Anyway, I'm not sure we need to reason about a physically impossible counterfactual or condition on the sensor existing physically. It seems perfectly coherent to ask "what is the answer to this thought experiment" rather than "if this sensor existed, what would it see"? For example, instead of the question "what would an Acme Corp camera mounted here see", consider the question "if the light which passes through a pinhole at these coordinates intersected with a plane at these other coordinates, and the intersections were digitized and formatted the same way Acme Corp cameras format photos, what would be the resulting binary file?"

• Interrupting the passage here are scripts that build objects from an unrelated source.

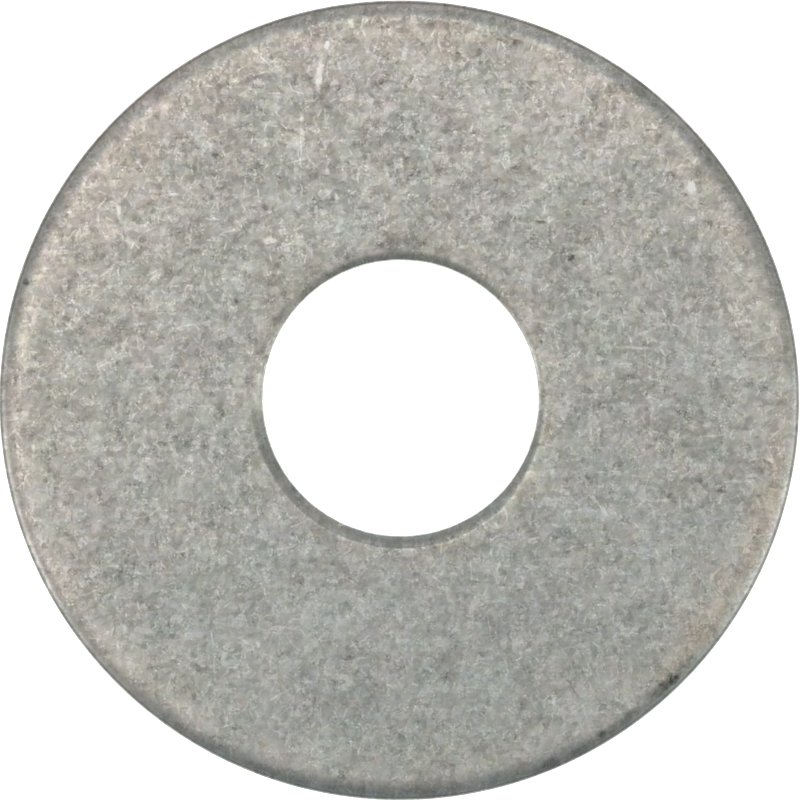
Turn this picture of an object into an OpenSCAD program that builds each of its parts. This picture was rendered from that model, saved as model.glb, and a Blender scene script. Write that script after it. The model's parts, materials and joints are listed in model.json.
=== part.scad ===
// Fender washer, stamped from steel strip in one stroke and then tumbled and zinc plated.
// Millimetres. The origin is on the bore's axis at the lower face, and +Z points to the rolled face.
// The die drew both upper edges down into a soft roll. Below each roll a band of the wall is
// burnished, and below that the metal tore, so the wall leans away by the die's clearance.

/* [Blank] */
// Outside diameter, one inch
rim_diameter = 25.4; // [24:0.1:27]
// Thickness of the strip, one sixteenth of an inch
thickness = 1.6; // [1.2:0.1:2.4]

/* [Bore] */
// Diameter at the burnished band, for a bolt of five sixteenths of an inch
bore_diameter = 8.76; // [8:0.02:10]
// Place of the rim's centre along X, seen from the bore's axis
rim_shift_x = -0.04; // [-0.2:0.01:0.2]
// Place of the rim's centre along Y, seen from the bore's axis
rim_shift_y = -0.07; // [-0.2:0.01:0.2]

/* [Rim edge] */
// Radius of the roll where it leaves the upper face
rim_lead_radius = 0.75; // [0.5:0.05:1]
// Radius of the roll where it turns down into the wall
rim_corner_radius = 0.175; // [0.1:0.025:0.2]
// Height of the burnished band below the roll
rim_band_height = 0.55; // [0.2:0.05:0.65]
// How far the torn wall leans in by the lower face
rim_tear_lean = 0.09; // [0.03:0.01:0.15]
// Radius of the lower corner, worn round by tumbling
rim_worn_radius = 0.12; // [0.05:0.01:0.15]

/* [Bore edge] */
// Radius of the roll where it leaves the upper face
bore_lead_radius = 0.45; // [0.3:0.05:0.8]
// Radius of the roll where it turns down into the wall
bore_corner_radius = 0.1; // [0.05:0.025:0.2]
// Height of the burnished band below the roll
bore_band_height = 0.6; // [0.2:0.05:0.65]
// How far the torn wall leans out by the lower face
bore_tear_lean = 0.09; // [0.03:0.01:0.15]
// Radius of the lower corner, worn round by tumbling
bore_worn_radius = 0.12; // [0.05:0.01:0.15]

/* [Hidden] */

rim_radius = rim_diameter / 2;
bore_radius = bore_diameter / 2;

// Facets of a full turn about the axis, and of each small arc in the section
turn_facets = 180;
arc_facets = 72;

// A roll is two arcs that meet smoothly on one line through both centres.
// That line rises at a slope of four to three, which keeps every point a round number.
MEET = [0.6, 0.8];

// How far a roll reaches in from the wall, and down from the upper face
function roll_width(lead, corner) = corner + MEET.x * (lead - corner);
function roll_depth(lead, corner) = lead - MEET.y * (lead - corner);

// Section of a sheared edge: the wall is at x = 0 and the metal lies from x = -back up to it
module sheared_edge(back, lead, corner, band, lean, worn) {
  inset = roll_width(lead, corner);
  roll_foot = thickness - roll_depth(lead, corner);
  meet_line = 2 * lead * MEET;

  // straight-sided part, with steps where the arcs go
  polygon([
    [-back, 0],
    [-lean - worn, 0],
    [-lean - worn, worn],
    [-lean, worn],
    [0, roll_foot - band],
    [0, roll_foot],
    [-inset, roll_foot],
    [-inset, thickness],
    [-back, thickness],
  ]);

  // shallow arc that leaves the upper face
  intersection() {
    translate([-inset, thickness - lead]) circle(r = lead, $fn = arc_facets);
    polygon([
      [-inset, roll_foot],
      [-corner, roll_foot],
      [-corner, roll_foot] + meet_line,
      [-inset, roll_foot + meet_line.y],
    ]);
  }

  // tight arc that turns down into the wall
  intersection() {
    translate([-corner, roll_foot]) circle(r = corner, $fn = arc_facets);
    polygon([
      [-corner, roll_foot],
      [lead, roll_foot],
      [lead, roll_foot + meet_line.y],
      [-corner, roll_foot] + meet_line,
    ]);
  }

  // worn lower corner
  intersection() {
    translate([-lean - worn, worn]) circle(r = worn, $fn = arc_facets);
    translate([-lean - worn, 0]) square(worn);
  }
}

// Everything inside the rim, turned about the rim's own centre
module rim_side() {
  translate([rim_shift_x, rim_shift_y, 0])
    rotate_extrude($fn = turn_facets)
      translate([rim_radius, 0])
        sheared_edge(
          back = rim_radius - bore_radius / 2,
          lead = rim_lead_radius,
          corner = rim_corner_radius,
          band = rim_band_height,
          lean = rim_tear_lean,
          worn = rim_worn_radius
        );
}

// Everything outside the bore, turned about the bore's axis
module bore_side() {
  rotate_extrude($fn = turn_facets)
    translate([bore_radius, 0])
      mirror([1, 0])
        sheared_edge(
          back = rim_radius,
          lead = bore_lead_radius,
          corner = bore_corner_radius,
          band = bore_band_height,
          lean = bore_tear_lean,
          worn = bore_worn_radius
        );
}

// The washer is the metal that lies within both edges
module washer() {
  color("#a8a79f")
    intersection() {
      rim_side();
      bore_side();
    }
}

washer();
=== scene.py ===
"""Dresses a stamped fender washer as it was photographed: flat on a pale floor, seen from straight above."""

import json
import math

import bpy
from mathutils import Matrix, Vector


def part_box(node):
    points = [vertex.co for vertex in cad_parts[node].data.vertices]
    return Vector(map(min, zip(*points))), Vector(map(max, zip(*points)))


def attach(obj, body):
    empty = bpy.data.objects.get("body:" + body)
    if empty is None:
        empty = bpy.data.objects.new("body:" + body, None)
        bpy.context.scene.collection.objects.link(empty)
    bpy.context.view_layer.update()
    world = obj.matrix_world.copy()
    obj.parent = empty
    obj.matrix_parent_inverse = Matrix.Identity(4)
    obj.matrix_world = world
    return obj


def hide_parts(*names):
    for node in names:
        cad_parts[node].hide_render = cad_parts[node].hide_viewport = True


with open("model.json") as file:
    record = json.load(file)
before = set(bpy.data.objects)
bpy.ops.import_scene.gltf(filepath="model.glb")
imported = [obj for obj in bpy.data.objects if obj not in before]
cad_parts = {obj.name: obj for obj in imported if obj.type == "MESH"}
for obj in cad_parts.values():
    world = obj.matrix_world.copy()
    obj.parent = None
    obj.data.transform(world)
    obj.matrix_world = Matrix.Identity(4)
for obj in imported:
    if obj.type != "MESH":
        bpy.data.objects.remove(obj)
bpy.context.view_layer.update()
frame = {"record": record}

# Sizes in metres. The overall ones come from the solid.
MM = 0.001
NODE = "washer"
LOW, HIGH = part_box(NODE)
BORE = next(m for m in frame["record"]["mounts"] if m["kind"] == "bore")
RIM_RADIUS = (HIGH.x - LOW.x) / 2
RIM_CENTRE = Vector(((LOW.x + HIGH.x) / 2, (LOW.y + HIGH.y) / 2, 0))
THICKNESS = HIGH.z - LOW.z
BORE_RADIUS = BORE["dims"]["r_mm"] * MM

# A roll is two arcs that meet on one line through both centres, which rises four to three
MEET_X = 0.6
MEET_Y = 0.8
MEET_ANGLE = math.degrees(math.atan2(MEET_Y, MEET_X))

# Steps of the mesh. The upper face has fine steps for a short way beside each roll.
STEPS_ROUND = 900
FACE_STEP = 0.25 * MM
FINE_STEP = 0.06 * MM
FINE_WIDTH = 6 * FINE_STEP
WALL_STEP = 0.1 * MM
UNDERSIDE_STEPS = 10
LEAD_STEPS = 7
CORNER_STEPS = 4
WORN_STEPS = 3

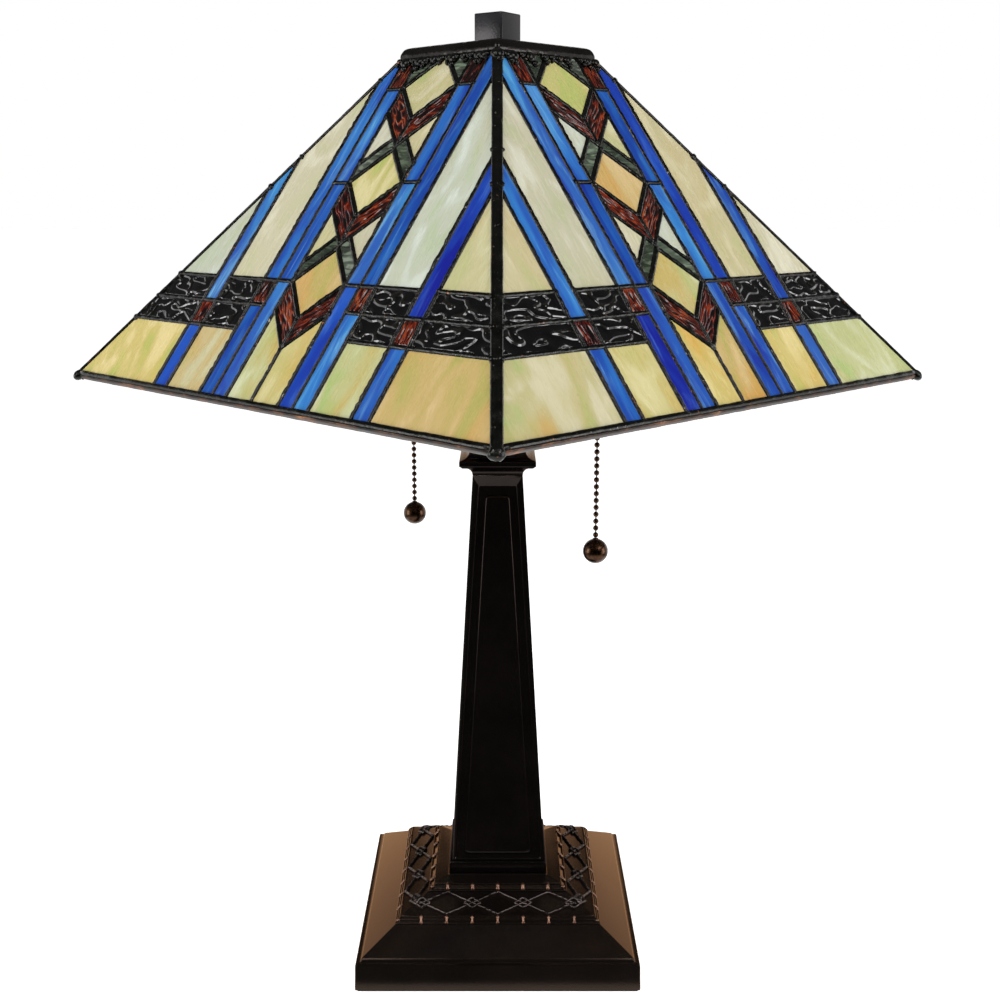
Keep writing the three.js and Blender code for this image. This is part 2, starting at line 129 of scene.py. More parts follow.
def add_world():
    """A pale backdrop. What the lamp reflects is a pale band beside and behind it, under a dark ceiling."""
    world = bpy.data.worlds.new("studio")
    bpy.context.scene.world = world
    world.use_nodes = True
    graph = Graph(world.node_tree)
    split = graph.add("SeparateXYZ", Vector=graph.add("TexCoord").outputs["Generated"])

    def spread(axis, start, end, low_value=0.0, high_value=1.0):
        ends = {"From_Min": start, "From_Max": end, "To_Min": low_value, "To_Max": high_value}
        return graph.add("MapRange", Value=split.outputs[axis], **ends).outputs[0]

    toward_back = spread("Y", -0.75, 0.3, 0.03, 1.35)
    toward_floor = spread("Z", -0.42, -0.55, 0.0, 2.0)
    strength = graph.maths("MAXIMUM", toward_back, toward_floor)
    band = graph.ramp(spread("Z", -1.0, 1.0), REFLECTED_BAND)
    reflected = graph.add("Background", Color=band, Strength=strength)
    backdrop = graph.add("Background", Color=(1, 1, 1, 1))
    seen = graph.add("MixShader")
    graph.plug(seen.inputs[0], graph.add("LightPath").outputs["Is Camera Ray"])
    graph.plug(seen.inputs[1], reflected.outputs[0])
    graph.plug(seen.inputs[2], backdrop.outputs[0])
    graph.plug(graph.nodes["World Output"].inputs["Surface"], seen.outputs[0])


def add_studio():
    bpy.context.scene.view_settings.view_transform = "Standard"
    add_world()
    add_area_light("key_left", (-1.05, -1.25, 1.75), (1.1, 1.1), 24)
    add_area_light("key_right", (1.15, -1.25, 1.75), (1.1, 1.1), 24)
    add_area_light("low_left", (-1.25, -0.35, 0.36), (0.5, 0.7), 8)
    add_area_light("low_right", (1.25, -0.35, 0.36), (0.5, 0.7), 8)

    mesh = bpy.data.meshes.new("floor")
    half = 20.0
    corners = [(x * half, y * half, 0) for x, y in ((-1, -1), (1, -1), (1, 1), (-1, 1))]
    mesh.from_pydata(corners, [], [(0, 1, 2, 3)])
    floor = add_object("floor", mesh)
    floor.data.materials.append(plain_floor())
    floor.visible_glossy = False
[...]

Humans don't seem to have a lot of trouble performing thought experiments. If the system tries to fit the data with a hypothesis that references existing pretrained conceptual understanding, as I described above, that could give the system an inductive bias towards performing human-like thought experiments. This could be bad if human thought experiments are vulnerable to human deficiencies. It could also be good if we'd like the AI's hypothetical sensors to behave in the same intuitive way our thought experiments do.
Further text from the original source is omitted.